Transit agencies recognize the need to progress on their state of good repair. For example, SEPTA, one of the seven study agencies, will receive $190 million in funds from the American Recovery and Reinvestment Act of 2009, which the agency is dedicating to long-deferred rehabilitation of rail stations and other facilities and the purchase of 40 replacement hybrid buses. While all seven study agencies maintain asset inventories for capital planning purposes, and while the industry recognizes the need to improve conditions, the State of Good Repair Study found that other asset management practices are lacking. These include the use of decision-support tools that provide for the ranking and prioritization of re-investment needs and the conduct of comprehensive asset condition assessments on an ongoing basis. In order to assist agencies in correcting these deficiencies, FTA is developing a transit asset management training course, working with the Federal Highway Administration Office of Asset Management, to glean “lessons learned” from their bridge and pavement management systems to see how they might be applied in transit, and conducting a review of U.S. and international agency asset management practices.

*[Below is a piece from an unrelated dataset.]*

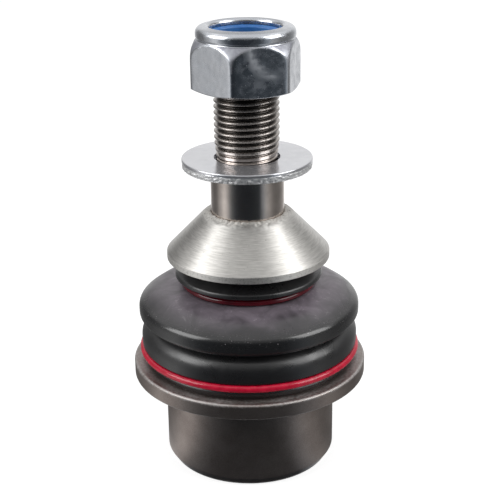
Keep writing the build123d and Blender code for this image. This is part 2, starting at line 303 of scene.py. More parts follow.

The importance of bringing the transit industry into a state of good repair and addressing the industry’s safety and reliability problems makes clear that further action is needed. To this end, FTA will initiate an expanded study, looking beyond the seven largest transit agencies, to better understand industry-wide state of good repair needs. As part of this follow-on study we will seek to identify what we define as safety critical infrastructure. We will also consider the relationships between a transit agency’s current infrastructure conditions, its ability to maintain and improve those conditions, and its plans to implement new projects under FTA’s discretionary New Starts program.
My staff and I are eager to work with this committee to identify authorization proposals that will assist agencies in achieving and maintaining a state of good repair that is so necessary to the safety and reliability of public transportation service in our nation. I will be happy to answer any questions you may have.